Tesla Motors Inc CEO Preparing To Launch Internet Satellite
Tesla's CEO, known for his boldness and vision, now plans to shoot 700 satellites into space
Tesla Motors Inc ( NASDAQ:TSLA) and SpaceX CEO Elon Musk is allegedly working on a $1 billion project to launch 700 different satellites into space. These satellites are expected to be half the size of normal satellites and could be used for providing internet connectivity across the planet, according to a report in The Wall Street Journal.
Project in initial phase
The consortium of the satellites is almost 10 times the current group of satellites deployed, and as of now, the method through which people will be able to access internet using satellites is not known. Also there is no word on the speed or technique that would be installed to cope with congestion issues in certain areas.

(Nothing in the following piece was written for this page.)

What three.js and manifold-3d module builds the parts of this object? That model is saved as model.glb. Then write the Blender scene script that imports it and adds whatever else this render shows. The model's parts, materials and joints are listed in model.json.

Additionally, there is no information available on if the Tesla CEO will offer the service for free or if there is any charge. Citing sources familiar with the Tesla CEO's project, the Journal says that the project is in its very early stages, which could mean that there are fair chances of the project not ever being implemented. Experts say that the plan involves a humongous cost, and also it can run into regulatory issues.
Musk has partnered with Greg Wyler, an ex-Google executive, who was working with the internet giant on a similar objective. Wyler, owner of the company WorldVu Satellites Ltd., owns the right to a chunk of radio spectrum that could be handy as far as satellite connectivity.

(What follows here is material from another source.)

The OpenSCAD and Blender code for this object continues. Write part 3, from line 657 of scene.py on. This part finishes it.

Tesla CEO planning to lower manufacturing cost
It is believed that Musk and Wyler are working on the raw manufacturing process for the satellite. There are huge possibilities that both could set up a factory. Both have discussed terms with officials in Florida and Colorado, which strengthens the possibility of the factory being set up in either of these states, however, the project is in the nascent phase, which opens the possibility of other states being in the race too. According to the sources, the Tesla CEO and Wyler are working to limit the production cost for these smaller, individual satellites to under $1 million each. At present, the cost is around several million dollars to make a communication satellite.
The manufacturing of a satellite is not a competition-free field, so the Tesla CEO, along with Wyler, will face competition from other companies such as Nevada-based Sierra Nevada Corp. and Britain's Surrey Satellite Technology Ltd.